Kementerian ESDM menyatakan belum berencana merubah ketentuan harga jual batu bara yang diperuntukkan untuk sektor pembangkit listrik di dalam negeri. Harga jual mineral hitam ini ke PLN masih tetap mengacu pada ketentuan domestic market obligation (DMO) yang ditetapkan US$ 70 per ton.
Direktur Jenderal Minerba Kementerian ESDM Ridwan Djamaluddin menegaskan harga jual batu bara ke PLN masih akan tetap dengan mekanisme DMO yang berlaku saat ini. Pasalnya, kenaikan harga DMO hanya akan membebani rakyat.
"Sejauh ini tidak ada rencana untuk itu. (Kebijakan DMO) diputuskan di sidang kabinet sejak Maret 2018, kita ikuti saja itu, karena menurut hemat saya beberapa masukan dan beberapa kritik mengatakan ini hak-nya rakyat. Jangan disamakan kalau kita jualan ke luar," kata Ridwan dalam diskusi Economic Challenges, Selasa (11/1) malam.
Menteri Koordinator Bidang Kemaritiman dan Investasi Luhut Binsar Panjaitan sebelumnya menyatakan akan mengevaluasi kebijakan harga jual batu bara untuk PLN. Dalam evaluasi tersebut, nantinya PLN akan membeli batu bara dengan harga pasar. Sehingga harga DMO yang ditetapkan US$ 70 tak berlaku lagi.
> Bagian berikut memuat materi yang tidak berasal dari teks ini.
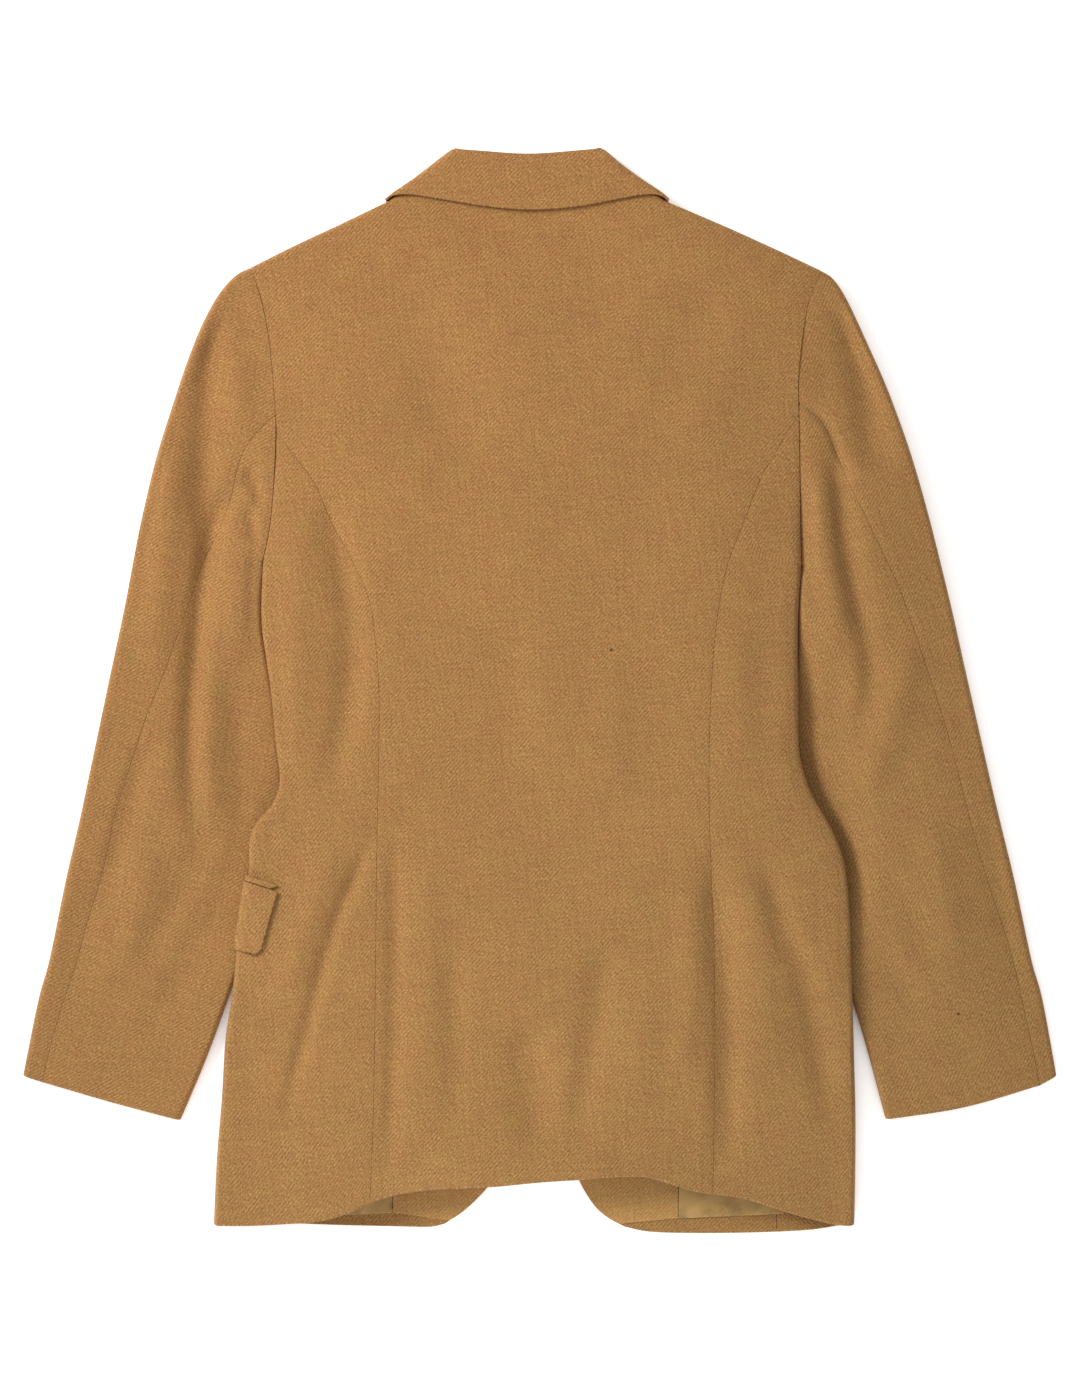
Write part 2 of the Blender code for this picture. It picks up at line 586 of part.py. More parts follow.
def build_facing(side):
    """The facing inside a front's edge, seen below the back's hem."""
    edge = PATHS[side]["edge"]
    edge_run = run_of(edge, FACING_START, FACING_END, FACING_ROWS)
    starts = [spot + np.array([CROSS[side] * FACING_SET, 0]) for spot in edge_run]
    ends = [np.array([FACING_INNER[side], spot[1]]) for spot in starts]
    grid = raised(rows_between(starts, ends, FACING_COLUMNS), lambda p: inside_front(side, p))
    add_sheet(f"facing_{side}", [grid], CAMEL_DARK, (0, 0, 1), clear=FLAP_GAP + CLOTH)


def build_lining(side):
    """The lining at the front hem, inside the back's arch."""
    first, last, hem_line = LININGS[side]
    rows = [[np.array([x, y]) for x in np.linspace(first, last, LINING_COLUMNS)]
            for y in np.linspace(hem_line, hem_line + LINING_REACH, LINING_ROWS)]
    grid = raised(rows, lambda p: inside_front(side, p))
    add_sheet(f"lining_{side}", [grid], LINING_OLIVE, (0, 0, 1), wall=LINING_WALL,
              clear=LAY_GAP + LINING_WALL, roughness=SATIN_ROUGHNESS)


# ---------------------------------------------------------------- sleeves

def sleeve_point(side, spot, layer):
    """A point of a sleeve's outer face; at the armhole it meets the body's height."""
    x, y = spot
    p = PATHS[side]
    along = np.array(SLEEVE_TOPS)
    own = np.interp(-y, -along[:, 0], along[:, 1])
    from_inner = distance_to(p["inner"].points, spot)
    from_outer = distance_to(p["outer"].points, spot)
    tucked = (1 - smoothstep(*TUCK_LEVELS, y)) * (1 - smoothstep(*TUCK_REACH, from_inner))
    own = own - (own - min(own, SLEEVE_TUCK_TOP)) * tucked
    top_blend = smoothstep(0.0, TOP_BLEND, distance_to(p["arm"].points, spot))
    low_blend = smoothstep(0.0, LOW_BLEND, distance_to(p["low_arm"].points, spot))
    top = body_top(x, y) * (1 - top_blend) + own * top_blend
    low = body_low(x, y) * (1 - low_blend)
    opened = rounding(min(from_outer, from_inner))
    middle = 0.5 * (top + low)
    return np.array([x, y, middle + layer * opened * 0.5 * (top - low)])


def eased(run, side):
    """Armhole stations moved clear of the body, most at the underarm end."""
    moves = CROSS[side] * np.linspace(*ARM_EASE, len(run))
    return [spot + np.array([move, 0]) for spot, move in zip(run, moves)]


def build_sleeve(side):
    """A two-piece sleeve: the top sleeve and the under sleeve, joined at hind and fore seams."""
    run, p = body_runs(side), PATHS[side]
    hind_u = share_at_level(p["hind"], UNDERARM_LEVEL)
    outer_j = share_at_level(p["outer"], CAP_LEVEL)
    outer_u = share_at_level(p["outer"], UNDERARM_LEVEL)
    fore_u = share_at_level(p["fore"], UNDERARM_LEVEL)
    arm_low_part = eased(chain(run["notch"], run["scye"]), side)
    front_part = eased(run["low_scye"], side)
    hind = chain(run_of(p["hind"], 0, hind_u, HIND_ROWS), run_of(p["hind"], hind_u, 1, SLEEVE_ROWS))
    fore = chain(run_of(p["fore"], 0, fore_u, FORE_ROWS), run_of(p["fore"], fore_u, 1, SLEEVE_ROWS))
    fold = run_of(p["inner"], 0, 1, SLEEVE_ROWS)
    outer = chain(run_of(p["outer"], 0, outer_j, CAP_ROWS, fine_start=True),
                  run_of(p["outer"], outer_j, outer_u, HIND_ROWS),
                  run_of(p["outer"], outer_u, 1, SLEEVE_ROWS))
    hind[0] = run["cap"][-1]
    fore[0] = run["low_cap"][-1]
    over = rows_between(outer[TIP_ROWS:], chain(run["cap"], hind)[TIP_ROWS:],
                        TOP_SLEEVE_COLUMNS, True)
    under = rows_between(outer[TIP_ROWS:], chain(run["low_cap"], fore)[TIP_ROWS:],
                         TOP_SLEEVE_COLUMNS + 1, True)
    grids = [raised(over, lambda s: sleeve_point(side, s, 1)),
             raised(under, lambda s: sleeve_point(side, s, -1))]
    add_sheet(f"sleeve_top_{side}", grids, CAMEL, (CROSS[side], 0, 0))
    arm_low_part[0] = hind[0]
    front_part[0] = fore[0]
    edge = chain(arm_low_part, [arm_low_part[-1]] + fold[1:])[::-1]
    low_edge = chain(front_part, [front_part[-1]] + fold[1:])[::-1]
    hind, fore = hind[::-1], fore[::-1]
    blunt(edge, hind)
    blunt(low_edge, fore)
    over = rows_between(edge, hind, UNDER_SLEEVE_COLUMNS, True)
    under = rows_between(low_edge, fore, UNDER_SLEEVE_COLUMNS - 1, True)
    grids = [raised(over, lambda s: sleeve_point(side, s, 1)),
             raised(under, lambda s: sleeve_point(side, s, -1))]
    add_sheet(f"sleeve_under_{side}", grids, CAMEL, (0, 0, 1))


def share_at_level(path, level):
    """The share of a path's length where it first comes down to a level."""
    shares = np.linspace(0, 1, 1201)
    heights = np.array([path(t)[1] for t in shares])
    return shares[np.argmax(heights <= level)]


# ---------------------------------------------------------------- collar, pockets and buttons

def build_collar():
    """The collar leaf: down over the back neck, then round each side to the notch."""
    folds = [curve([ROLL_LINE[0], LEAF_EDGE[0]]), curve([ROLL_LINE[-1], LEAF_EDGE[-1]])]

    def leaf_point(p, layer):
        top = max(body_top(*p), LEAF_LEVEL) + LAY_GAP + CLOTH
        low = LOW_BASE - LAY_GAP - CLOTH
        opened = rounding(min(distance_to(f.points, p) for f in folds))
        near_roll = 1 - smoothstep(0, ROLL_REACH, distance_to(curve(ROLL_LINE).points, p))
        drop = ROLL_DROP * near_roll * opened if layer > 0 else 0.0
        middle = 0.5 * (top + low)
        return np.array([p[0], p[1], middle + layer * opened * 0.5 * (top - low) - drop])

    left, right = [run_of(f, 0, 1, LEAF_ROWS) for f in folds]
    width = np.linalg.norm(left[0] - right[0])
    shares = [0, FOLD_EASE / width, FOLD_RADIUS / width]
    across = shares + list(np.linspace(*LEAF_SPAN, LEAF_COLUMNS)) + [1 - s for s in shares[::-1]]
    roll, edge = curve(ROLL_LINE), curve(LEAF_EDGE)
    back_rows = []
    for k in range(LEAF_ROWS + 1):
        v = k / LEAF_ROWS
        row = []
        for u in across:
            bend = (roll(u) - roll(0) * (1 - u) - roll(1) * u) * (1 - v)
            bend = bend + (edge(u) - edge(0) * (1 - u) - edge(1) * u) * v
            row.append(left[k] * (1 - u) + right[k] * u + bend)
        back_rows.append(row)
    grids = [raised(back_rows, lambda p: leaf_point(p, 1))]
    for start, table in ((left, LEAF_WINGS["left"]), (right, LEAF_WINGS["right"])):
        end = run_of(curve(table), 0, 1, LEAF_ROWS)
        rows = rows_between(start, end, WING_COLUMNS, True)
        grids.append(raised(rows, lambda p: leaf_point(p, -1)))
    add_sheet("collar_leaf", grids, CAMEL, (0, 0, 1))


def build_stand():
    """The collar stand inside the leaf: from the back neck seam up to the roll line."""
    neck_run = run_of(curve(BACK_NECK), *STAND_NECK_SPAN, STAND_ROWS)
    roll_run = run_of(curve(ROLL_LINE), *STAND_ROLL_SPAN, STAND_ROWS)
    neck = [spot + np.array([0, STAND_ABOVE_NECK]) for spot in neck_run]
    roll = [spot - np.array([0, STAND_BELOW_ROLL]) for spot in roll_run]
    grid = raised(rows_between(neck, roll, STAND_COLUMNS), lambda p: np.array([p[0], p[1], STAND_HEIGHT]))
    add_sheet("collar_stand", [grid], CAMEL_DARK, (0, 0, 1))


def pocket_grids(side, start, depth, steps):
    """Points of the body's outer face under a flap or a jet, round the side fold."""
    fold = PATHS[side]["fold"].points
    inward = -CROSS[side]
    wraps = FLAP_WRAP[side] > 0
    top_rows, low_rows = [], []
    for v in np.linspace(0, 1, steps + 1):
        y = start - depth * v
        x = np.interp(-y, -fold[:, 1], fold[:, 0])
        reach = FLAP_WRAP[side] - FLAP_LEAN * v
        near = [0.0, FOLD_EASE, FOLD_RADIUS]
        if wraps:
            top_rows.append([np.array([x + inward * s, y - FLAP_SLOPE * s])
                             for s in near + [0.5 * (reach + FOLD_RADIUS), reach]])
        starts = near if wraps else [FLAP_INSET]
        low_rows.append([np.array([x + inward * s, y])
                         for s in starts + list(np.linspace(starts[-1] + FLAP_EASE, FLAP_REACH,
                                                            FLAP_COLUMNS))])
    grids = [raised(low_rows, lambda p: body_point(p, -1))]
    if wraps:
        grids.append(raised(top_rows, lambda p: body_point(p, 1)))
    return grids


def build_pocket(side):
    """A jetted pocket: the jet above and the flap hanging below it."""
    direction = (CROSS[side], 0, 0) if FLAP_WRAP[side] > 0 else (0, 0, -1)
    start = POCKET_LEVEL[side]
    flap = pocket_grids(side, start - FLAP_BELOW, POCKET_FLAP_DEPTH, FLAP_ROWS)
    add_sheet(f"flap_{side}", flap, CAMEL, direction, clear=FLAP_GAP + CLOTH)
    jet = pocket_grids(side, start + JET_DEPTH + JET_ABOVE, JET_DEPTH, 1)
    add_sheet(f"flap_jet_{side}", jet, CAMEL_DARK, direction, wall=JET_WALL,
              clear=FLAP_GAP + JET_WALL)


def build_buttons():
    """Three buttons on the closing, under the right front."""
    for number in range(BUTTON_COUNT):
        centre = np.array([CENTRE_FRONT, BUTTON_TOP - BUTTON_STEP * number, BUTTON_REST])
        points = []
        for share, height in BUTTON_PROFILE:
            for k in range(BUTTON_SIDES):
                angle = 2 * np.pi * k / BUTTON_SIDES
                reach = BUTTON_RADIUS * share
                points.append(centre + (reach * np.cos(angle), reach * np.sin(angle), height))
        rings = len(BUTTON_PROFILE)
        faces = [tuple(range(BUTTON_SIDES))[::-1],
                 tuple((rings - 1) * BUTTON_SIDES + k for k in range(BUTTON_SIDES))]
        for ring in range(rings - 1):
            for k in range(BUTTON_SIDES):
                a = ring * BUTTON_SIDES + k
                b = ring * BUTTON_SIDES + (k + 1) % BUTTON_SIDES
                faces.append((a, b, b + BUTTON_SIDES, a + BUTTON_SIDES))
        add_object(f"button_{number + 1}", points, faces, HORN_BROWN, HORN_ROUGHNESS)


def main():
    """Clear the scene and build every piece."""
    for old in list(bpy.data.objects):
        bpy.data.objects.remove(old, do_unlink=True)
    build_back()
    for side in SIDES:
        build_side(side)
        build_front(side)
        build_lapel(side)
        build_facing(side)
        build_lining(side)
        build_sleeve(side)
        build_pocket(side)
    build_collar()
    build_stand()
    build_buttons()


main()
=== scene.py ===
# %% [markdown]
# # A camel blazer laid flat, back up
# This lesson dresses a tailored jacket. The cloth pieces already exist as plain solids; here each
# one becomes a thin, softly creased shell of wool whipcord, cut on its own grain.
# The solids come first, so that every piece stays where the pattern cutter put it.

# %% Load the frame
import math

import bmesh
import bpy
import mathutils
import numpy as np
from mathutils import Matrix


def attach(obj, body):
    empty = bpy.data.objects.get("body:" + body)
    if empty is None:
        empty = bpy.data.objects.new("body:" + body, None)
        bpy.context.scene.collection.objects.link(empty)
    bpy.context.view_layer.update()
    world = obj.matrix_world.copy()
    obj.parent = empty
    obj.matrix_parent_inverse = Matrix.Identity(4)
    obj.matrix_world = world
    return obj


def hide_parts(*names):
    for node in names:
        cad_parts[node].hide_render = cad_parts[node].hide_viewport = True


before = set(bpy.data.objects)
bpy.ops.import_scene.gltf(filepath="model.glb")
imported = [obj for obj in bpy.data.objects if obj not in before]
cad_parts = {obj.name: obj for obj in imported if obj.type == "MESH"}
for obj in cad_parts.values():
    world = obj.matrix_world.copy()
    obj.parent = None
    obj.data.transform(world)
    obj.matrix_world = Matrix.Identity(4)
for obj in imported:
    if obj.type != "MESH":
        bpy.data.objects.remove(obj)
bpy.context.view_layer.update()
MM = 0.001

# %% [markdown]
# ## The pattern in plan
# A cutter draws a jacket as seams. Each seam, fold and hem of the laid garment is one short table
# of X, Y in millimetres, and a smooth path runs through it. Neighbouring pieces read the same path,
# so a seam can't open: that is why the seams are drawn and not the pieces.

# %% Seams and folds of the body
SHOULDERS = dict(
    left=[(-214, 312.5), (-178, 330.4), (-144, 346), (-113.4, 360.4), (-106.8, 364.9), (-97, 370),
          (-83, 379)],
    right=[(208.5, 310), (174, 326.2), (137, 342.8), (94.4, 360.4), (88, 364.6), (78, 370.2), (63, 380)])
ARMHOLES = dict(
    left=[(-214, 312.5), (-206, 289), (-200, 259), (-196.2, 222), (-194.8, 191), (-196, 156),
          (-197.6, 134), (-200, 115), (-204.2, 95)],
    right=[(208.5, 310), (199, 289), (194, 263), (190.5, 230), (190.9, 203), (191.5, 164),
           (191.8, 137), (192.3, 110), (193, 91.5)])
FRONT_ARMHOLES = dict(
    left=[(-214, 312.5), (-199, 289), (-187, 259), (-179, 222), (-176, 191), (-178, 156),
          (-182, 134), (-190, 113), (-204.2, 95)],
    right=[(208.5, 310), (193, 289), (181, 263), (173, 230), (170, 203), (172, 164), (175, 137),
           (181, 112), (193, 91.5)])
SIDE_FOLDS = dict(
    left=[(-204.2, 95), (-205.6, 67), (-205, 45), (-201.5, 21), (-197.6, -7), (-194.6, -40),
          (-191.8, -66), (-196.8, -83), (-210, -99), (-214.4, -113), (-214.8, -133), (-219, -159),
          (-224, -196), (-227.2, -225), (-232.4, -259), (-235.4, -303), (-239, -347), (-241.2, -395)],
    right=[(193, 91.5), (191, 60), (190.2, 23), (190.2, -15), (191, -42), (194.6, -60),
           (201.3, -78), (212.4, -97), (220.5, -114), (225.7, -134), (228.7, -169), (229.6, -199),
           (231.6, -259), (233.1, -303), (233.2, -347), (232.4, -395)])
PRINCESS_SEAMS = dict(
    left=[(-194.8, 191), (-177, 167.6), (-164.3, 149), (-153, 122.5), (-139, 96.6), (-126, 67),
          (-120.6, 30), (-118.4, -7), (-119, -66), (-120, -108), (-120.6, -160), (-121, -201),
          (-122.4, -303), (-125.1, -377.4)],
    right=[(190.9, 203), (182.8, 191.3), (171, 170.6), (162.8, 157), (149.5, 122.5), (137, 89),
           (129.5, 45), (125.8, -7), (124.4, -71), (126, -128), (128.4, -182), (128.8, -232),
           (128.6, -295), (127.3, -371)])
FRONT_SEAMS = dict(
    left=[(-182, 134), (-168, 105), (-160, 60), (-155, 0), (-153, -60), (-160, -120), (-170, -200),
          (-176, -300), (-179, -395.6)],
    right=[(175, 137), (164, 105), (157, 60), (152, 0), (150, -60), (158, -120), (168, -200),
           (173, -300), (176, -401.6)])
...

Kebijakan ini merupakan salah satu solusi Luhut untuk mengatasi masalah kekurangan pasokan batu bara di pembangkit-pembangkit milik PLN yang kerap terjadi. Agar tidak memberatkan PLN, Luhut menyebut pemerintah akan membentuk Badan Layanan Umum (BLU) yang berfungsi menanggung selisih harga DMO dengan harga pasar yang dibayarkan PLN.
"Jadi nanti kalau ada selisih harga basis US$ 70 per ton dengan harga pasar, BLU yang akan membayarkan dari iuran perusahaan batu bara. Semua perusahaan batu bara memiliki kewajiban yang sama untuk mensubsidi," kata dia.
Luhut telah meminta tim lintas Kementerian/Lembaga untuk merumuskan mekanisme BLU untuk memungut iuran ekspor batu bara tersebut. Badan ini kemungkinan dibentuk dalam satu hingga dua bulan ke depan.
Bahkan pemerintah disebutkan tengah menggodok kebijakan mengenai pemberlakuan tarif royalti bagi para pemegang Perjanjian Karya Pengusahaan Pertambangan Batu bara (PKP2B), setelah nantinya diperpanjang menjadi Izin Usaha Pertambangan Khusus (IUPK).
Jika PLN membeli batu bara dengan harga pasar, maka royalti domestik akan bersifat progresif yang mengacu pada harga batu bara acuan (HBA) Indonesia.
Jika HBA di bawah US$ 70 per ton maka tarif royalti sebesar 14%, HBA US$ 70-80 tarif royalti 16%, HBA US$ 80-90 tarif royalti 19%, HBA US$ 90-100 tarif royalti 22%, dan HBA di atas US$ 100 tarif royalti 24%.